Technology advancements are expected to continue to drive down the cost of wind energy. (Pixabay)
Technology advancements are expected to continue to drive down the cost of wind energy. (Pixabay)
October 10, 2016

CHEYENNE, Wyo. – Some of the answers to the challenges of switching to clean energy could be blowing in the wind, according to a survey of wind power experts led by the Lawrence Berkeley National Laboratory.

Researchers found advances in technology should continue to drive down wind energy costs by as much as 30 percent by the year 2030, and more than 40 percent by 2050.

Ryan Wiser, the report's lead author, says reductions in up-front costs and increased performance output will be the biggest drivers.

"Even though wind energy has expanded and deployed significantly in the United States already, there remain a large number of opportunities to further reduce the cost of wind energy in the future," he states.
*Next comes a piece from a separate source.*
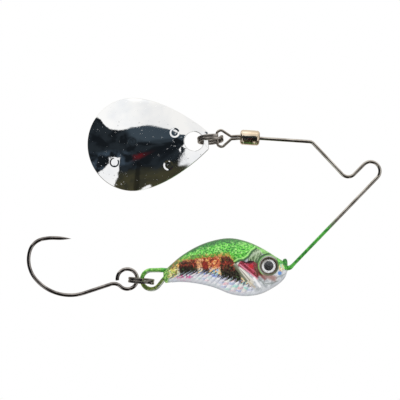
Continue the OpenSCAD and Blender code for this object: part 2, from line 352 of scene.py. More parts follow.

Wiser says improving technologies will mean bigger turbines, taller towers and longer blades. He notes lower costs are likely to lead to more wind energy production, which emits zero greenhouse gases or toxic pollutants, but could increase land-use issues and threats to wildlife.

The findings were published in the journal Nature Energy.

Wiser says reduced costs will help the wind industry stay competitive with solar and fossil fuels by keeping prices low.

He adds falling prices aren't likely to hit the industry the same way global price drops have affected oil and gas producers.

"Prices, which are established at a global level, have declined, but their underlying costs have not also similarly declined, at least at the same level,” Wiser explains. “So, it's that 'pinching' that really has hurt the oil and gas industry in the U.S."

Wiser says he's hopeful the survey will be useful to policymakers, and help inform government and private research and development.

The study summarized a global survey of 163 wind energy experts on land based and offshore wind production.